There is a list put together by HDSCorp on twitter with all twitter users from HDS

http://twitter.com/HDScorp/hdsers/members

A few HDS executives also blog at the HDS Blogs site

http://blogs.hds.com/

..

Tomorrow

We saw some really new focus areas in terms of marketing within HDS. This is the changing side of the company.

A few things HDS should do, allow blogging outside the HDS domain, follow and create some unique marketing efforts to drive the messaging internally within HDS, internally to Hitachi and externally to customers and social media folks. Get more HDS folks on Twitter and other social media channels.

One thing we know, the new executive team within HDS is very aggressive and wants to make a difference. This was very visible at the HDS Geek Day 0.9 and this week in Japan where HDS is really pushing Hitachi engineering with new product innovation and product strategy.

Hitachi has a ton of datacenter products, as Nigel Poulton points out in one of his Blog post about Hitachi Networking, some of these products are so successful in the Japanese market, but never even make it to the rest of the world.

The big vision story is missing.
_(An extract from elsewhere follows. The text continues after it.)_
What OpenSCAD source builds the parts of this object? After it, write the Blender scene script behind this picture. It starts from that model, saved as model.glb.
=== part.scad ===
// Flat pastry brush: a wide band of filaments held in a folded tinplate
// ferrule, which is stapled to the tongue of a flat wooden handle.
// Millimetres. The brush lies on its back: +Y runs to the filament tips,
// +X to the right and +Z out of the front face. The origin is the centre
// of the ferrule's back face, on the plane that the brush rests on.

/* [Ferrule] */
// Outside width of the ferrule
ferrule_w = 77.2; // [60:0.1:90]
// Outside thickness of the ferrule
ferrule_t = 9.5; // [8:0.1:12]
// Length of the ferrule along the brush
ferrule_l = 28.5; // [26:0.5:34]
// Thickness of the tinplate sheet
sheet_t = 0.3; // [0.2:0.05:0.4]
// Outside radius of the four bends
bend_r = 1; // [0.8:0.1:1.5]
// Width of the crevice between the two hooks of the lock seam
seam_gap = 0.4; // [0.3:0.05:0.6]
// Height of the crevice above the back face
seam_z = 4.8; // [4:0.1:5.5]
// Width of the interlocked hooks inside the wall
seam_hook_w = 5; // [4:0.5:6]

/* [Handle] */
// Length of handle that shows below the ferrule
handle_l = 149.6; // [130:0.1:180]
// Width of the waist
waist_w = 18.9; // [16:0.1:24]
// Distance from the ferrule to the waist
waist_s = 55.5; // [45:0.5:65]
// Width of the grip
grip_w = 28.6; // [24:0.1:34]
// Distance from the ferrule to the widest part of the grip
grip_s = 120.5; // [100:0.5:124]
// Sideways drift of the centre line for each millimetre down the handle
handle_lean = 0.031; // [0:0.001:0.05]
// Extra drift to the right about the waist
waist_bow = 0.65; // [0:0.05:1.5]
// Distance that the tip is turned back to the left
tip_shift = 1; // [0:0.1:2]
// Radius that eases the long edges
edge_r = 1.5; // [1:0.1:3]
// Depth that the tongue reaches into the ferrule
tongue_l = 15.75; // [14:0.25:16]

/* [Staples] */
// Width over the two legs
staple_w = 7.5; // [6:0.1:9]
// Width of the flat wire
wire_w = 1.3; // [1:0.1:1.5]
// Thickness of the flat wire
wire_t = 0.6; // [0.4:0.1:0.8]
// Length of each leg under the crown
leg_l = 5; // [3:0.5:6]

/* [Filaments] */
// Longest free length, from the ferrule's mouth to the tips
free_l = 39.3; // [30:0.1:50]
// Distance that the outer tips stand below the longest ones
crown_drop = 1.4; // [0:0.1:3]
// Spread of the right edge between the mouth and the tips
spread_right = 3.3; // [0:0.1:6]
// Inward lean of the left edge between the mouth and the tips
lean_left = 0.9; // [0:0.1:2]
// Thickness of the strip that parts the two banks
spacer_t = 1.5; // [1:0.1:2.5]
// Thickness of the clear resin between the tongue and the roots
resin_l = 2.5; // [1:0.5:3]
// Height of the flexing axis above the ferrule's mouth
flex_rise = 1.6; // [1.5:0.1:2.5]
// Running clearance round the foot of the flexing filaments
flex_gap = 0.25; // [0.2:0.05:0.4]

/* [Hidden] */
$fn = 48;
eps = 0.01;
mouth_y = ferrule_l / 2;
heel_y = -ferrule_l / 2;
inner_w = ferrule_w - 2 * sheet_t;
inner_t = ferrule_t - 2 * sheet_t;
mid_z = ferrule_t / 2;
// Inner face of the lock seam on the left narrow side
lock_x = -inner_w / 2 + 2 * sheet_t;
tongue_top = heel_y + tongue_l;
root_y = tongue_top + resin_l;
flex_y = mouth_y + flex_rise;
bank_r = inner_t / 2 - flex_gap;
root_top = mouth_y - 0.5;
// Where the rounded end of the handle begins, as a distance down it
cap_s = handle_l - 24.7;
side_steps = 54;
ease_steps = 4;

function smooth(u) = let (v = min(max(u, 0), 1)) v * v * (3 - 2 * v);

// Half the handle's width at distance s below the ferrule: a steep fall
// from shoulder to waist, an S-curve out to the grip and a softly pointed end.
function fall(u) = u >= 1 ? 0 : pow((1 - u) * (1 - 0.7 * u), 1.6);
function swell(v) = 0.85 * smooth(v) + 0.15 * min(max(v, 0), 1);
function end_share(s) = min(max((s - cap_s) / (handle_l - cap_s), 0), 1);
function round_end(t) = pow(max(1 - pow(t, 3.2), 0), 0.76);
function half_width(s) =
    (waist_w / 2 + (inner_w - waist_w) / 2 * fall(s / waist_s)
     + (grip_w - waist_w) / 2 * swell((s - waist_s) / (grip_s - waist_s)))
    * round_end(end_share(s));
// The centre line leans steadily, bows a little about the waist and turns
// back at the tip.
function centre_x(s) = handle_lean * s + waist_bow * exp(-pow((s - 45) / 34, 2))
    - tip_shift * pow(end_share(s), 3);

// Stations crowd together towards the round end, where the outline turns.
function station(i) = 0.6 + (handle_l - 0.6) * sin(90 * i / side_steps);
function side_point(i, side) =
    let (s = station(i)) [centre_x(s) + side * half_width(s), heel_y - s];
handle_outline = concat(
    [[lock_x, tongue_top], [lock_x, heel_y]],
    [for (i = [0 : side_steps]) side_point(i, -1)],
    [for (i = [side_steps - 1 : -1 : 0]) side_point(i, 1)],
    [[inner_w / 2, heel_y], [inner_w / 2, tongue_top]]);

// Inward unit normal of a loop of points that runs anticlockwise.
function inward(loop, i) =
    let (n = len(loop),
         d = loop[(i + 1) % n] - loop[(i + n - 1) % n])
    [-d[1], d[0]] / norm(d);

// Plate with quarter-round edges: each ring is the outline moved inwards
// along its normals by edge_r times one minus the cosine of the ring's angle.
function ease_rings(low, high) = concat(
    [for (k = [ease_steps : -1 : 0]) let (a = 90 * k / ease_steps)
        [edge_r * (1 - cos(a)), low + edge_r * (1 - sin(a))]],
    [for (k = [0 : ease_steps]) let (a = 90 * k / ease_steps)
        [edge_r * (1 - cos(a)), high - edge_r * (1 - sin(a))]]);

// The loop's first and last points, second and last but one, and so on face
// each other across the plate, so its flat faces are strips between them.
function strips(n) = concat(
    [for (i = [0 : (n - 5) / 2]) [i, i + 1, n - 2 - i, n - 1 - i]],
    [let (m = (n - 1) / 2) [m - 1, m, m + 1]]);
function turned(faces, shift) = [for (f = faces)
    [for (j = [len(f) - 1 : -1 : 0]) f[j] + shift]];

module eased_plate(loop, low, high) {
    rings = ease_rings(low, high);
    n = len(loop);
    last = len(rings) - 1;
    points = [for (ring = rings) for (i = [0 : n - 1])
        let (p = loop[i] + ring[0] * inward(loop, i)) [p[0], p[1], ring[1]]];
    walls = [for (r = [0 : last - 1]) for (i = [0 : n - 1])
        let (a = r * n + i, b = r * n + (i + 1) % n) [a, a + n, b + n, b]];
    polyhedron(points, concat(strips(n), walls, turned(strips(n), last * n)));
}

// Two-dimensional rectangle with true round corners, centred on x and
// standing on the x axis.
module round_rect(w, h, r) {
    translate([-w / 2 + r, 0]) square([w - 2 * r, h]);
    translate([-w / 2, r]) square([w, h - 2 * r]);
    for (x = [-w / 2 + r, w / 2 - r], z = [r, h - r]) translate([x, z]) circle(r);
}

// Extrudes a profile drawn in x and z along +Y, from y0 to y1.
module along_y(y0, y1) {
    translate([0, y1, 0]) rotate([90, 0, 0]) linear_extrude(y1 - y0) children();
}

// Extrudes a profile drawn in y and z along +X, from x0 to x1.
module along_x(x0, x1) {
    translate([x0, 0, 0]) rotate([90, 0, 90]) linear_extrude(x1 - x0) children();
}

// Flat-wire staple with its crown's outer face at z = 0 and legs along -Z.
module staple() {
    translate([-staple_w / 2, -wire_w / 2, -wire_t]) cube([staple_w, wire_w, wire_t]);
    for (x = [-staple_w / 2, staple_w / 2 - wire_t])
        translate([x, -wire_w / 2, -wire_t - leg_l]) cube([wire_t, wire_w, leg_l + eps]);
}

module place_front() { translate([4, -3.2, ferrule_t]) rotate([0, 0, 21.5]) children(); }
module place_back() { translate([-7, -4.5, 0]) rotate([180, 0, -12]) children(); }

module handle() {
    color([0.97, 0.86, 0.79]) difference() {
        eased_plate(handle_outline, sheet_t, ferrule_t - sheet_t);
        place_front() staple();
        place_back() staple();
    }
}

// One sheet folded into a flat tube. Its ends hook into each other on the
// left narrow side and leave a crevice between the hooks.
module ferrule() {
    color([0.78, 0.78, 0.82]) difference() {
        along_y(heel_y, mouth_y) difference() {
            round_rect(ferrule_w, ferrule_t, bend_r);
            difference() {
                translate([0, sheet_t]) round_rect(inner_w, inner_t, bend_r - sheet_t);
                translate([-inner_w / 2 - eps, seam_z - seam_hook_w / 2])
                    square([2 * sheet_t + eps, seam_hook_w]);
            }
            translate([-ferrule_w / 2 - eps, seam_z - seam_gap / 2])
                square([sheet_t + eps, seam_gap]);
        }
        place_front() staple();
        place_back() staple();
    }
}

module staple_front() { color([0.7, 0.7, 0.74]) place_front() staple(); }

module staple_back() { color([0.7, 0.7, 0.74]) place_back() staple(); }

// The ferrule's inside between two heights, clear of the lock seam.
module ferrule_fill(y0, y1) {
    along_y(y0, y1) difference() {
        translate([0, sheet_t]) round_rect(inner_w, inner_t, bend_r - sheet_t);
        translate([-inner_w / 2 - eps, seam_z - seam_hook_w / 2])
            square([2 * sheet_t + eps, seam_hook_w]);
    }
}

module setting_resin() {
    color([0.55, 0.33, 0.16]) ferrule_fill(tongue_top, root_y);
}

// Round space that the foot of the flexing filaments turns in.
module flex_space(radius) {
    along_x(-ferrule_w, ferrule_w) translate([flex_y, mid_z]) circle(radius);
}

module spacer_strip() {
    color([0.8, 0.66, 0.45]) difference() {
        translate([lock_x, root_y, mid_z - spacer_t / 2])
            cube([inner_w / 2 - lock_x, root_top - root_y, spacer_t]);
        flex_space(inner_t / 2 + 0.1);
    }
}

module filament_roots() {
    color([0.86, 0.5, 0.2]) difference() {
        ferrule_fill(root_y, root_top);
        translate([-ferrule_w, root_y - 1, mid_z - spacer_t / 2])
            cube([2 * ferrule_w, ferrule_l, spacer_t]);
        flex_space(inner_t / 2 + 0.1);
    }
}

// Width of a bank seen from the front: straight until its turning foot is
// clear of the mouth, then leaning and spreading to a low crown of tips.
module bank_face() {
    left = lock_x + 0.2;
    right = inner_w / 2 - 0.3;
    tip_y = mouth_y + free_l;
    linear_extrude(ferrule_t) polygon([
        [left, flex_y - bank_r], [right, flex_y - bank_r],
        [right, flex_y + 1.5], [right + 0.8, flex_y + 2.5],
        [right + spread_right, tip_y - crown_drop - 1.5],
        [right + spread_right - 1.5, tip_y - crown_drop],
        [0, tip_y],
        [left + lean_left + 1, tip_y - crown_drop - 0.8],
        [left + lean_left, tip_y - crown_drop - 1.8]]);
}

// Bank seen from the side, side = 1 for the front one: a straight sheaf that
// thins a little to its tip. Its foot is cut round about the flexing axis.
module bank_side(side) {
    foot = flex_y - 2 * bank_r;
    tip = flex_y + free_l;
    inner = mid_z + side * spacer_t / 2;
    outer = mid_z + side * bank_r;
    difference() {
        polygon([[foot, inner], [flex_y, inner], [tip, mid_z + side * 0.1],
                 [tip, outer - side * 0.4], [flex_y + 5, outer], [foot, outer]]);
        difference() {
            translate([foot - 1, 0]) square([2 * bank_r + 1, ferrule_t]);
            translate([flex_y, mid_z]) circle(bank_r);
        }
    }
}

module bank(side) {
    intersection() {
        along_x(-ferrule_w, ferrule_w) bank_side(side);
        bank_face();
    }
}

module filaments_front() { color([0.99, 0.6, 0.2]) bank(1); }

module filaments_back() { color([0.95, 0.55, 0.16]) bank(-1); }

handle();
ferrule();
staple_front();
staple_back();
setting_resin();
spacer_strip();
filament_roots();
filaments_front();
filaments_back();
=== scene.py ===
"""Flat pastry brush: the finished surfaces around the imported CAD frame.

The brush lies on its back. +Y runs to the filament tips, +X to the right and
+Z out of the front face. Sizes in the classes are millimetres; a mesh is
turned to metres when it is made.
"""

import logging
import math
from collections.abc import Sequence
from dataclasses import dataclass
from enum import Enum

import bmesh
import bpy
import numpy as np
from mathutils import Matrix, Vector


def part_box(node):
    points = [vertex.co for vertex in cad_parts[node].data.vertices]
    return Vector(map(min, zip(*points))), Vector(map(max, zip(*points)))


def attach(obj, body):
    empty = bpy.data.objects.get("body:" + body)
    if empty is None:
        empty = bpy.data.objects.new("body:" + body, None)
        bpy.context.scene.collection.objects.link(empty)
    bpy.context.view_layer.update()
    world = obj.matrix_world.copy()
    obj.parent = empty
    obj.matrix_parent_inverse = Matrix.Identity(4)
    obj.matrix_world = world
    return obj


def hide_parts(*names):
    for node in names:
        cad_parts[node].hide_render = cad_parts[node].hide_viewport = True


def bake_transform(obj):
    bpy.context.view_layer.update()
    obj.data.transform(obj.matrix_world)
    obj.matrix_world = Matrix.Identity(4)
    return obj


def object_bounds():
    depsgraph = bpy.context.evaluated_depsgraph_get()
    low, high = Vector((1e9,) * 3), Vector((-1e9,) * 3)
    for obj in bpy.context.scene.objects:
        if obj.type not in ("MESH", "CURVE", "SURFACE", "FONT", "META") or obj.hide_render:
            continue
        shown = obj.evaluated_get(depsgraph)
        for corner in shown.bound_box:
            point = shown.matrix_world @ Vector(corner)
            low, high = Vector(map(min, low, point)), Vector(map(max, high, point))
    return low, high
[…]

Its not about one datacenter product like storage, its about how every component in the puzzle can help customers drive more efficiency within datacenters.

Its wait and watch, but what we saw over the past month, I can say, HDS is rolling their sleeves ….. and getting ready…..

..

Disclaimer: The 4 day trip to Hitachi Japan to attend the uValue Convention was sponsored by HDS. They paid for all Travel, Boarding and lodging expenses for these days. The attendees / bloggers are not required to Blog about this event. This is my attempt to share what we learned there.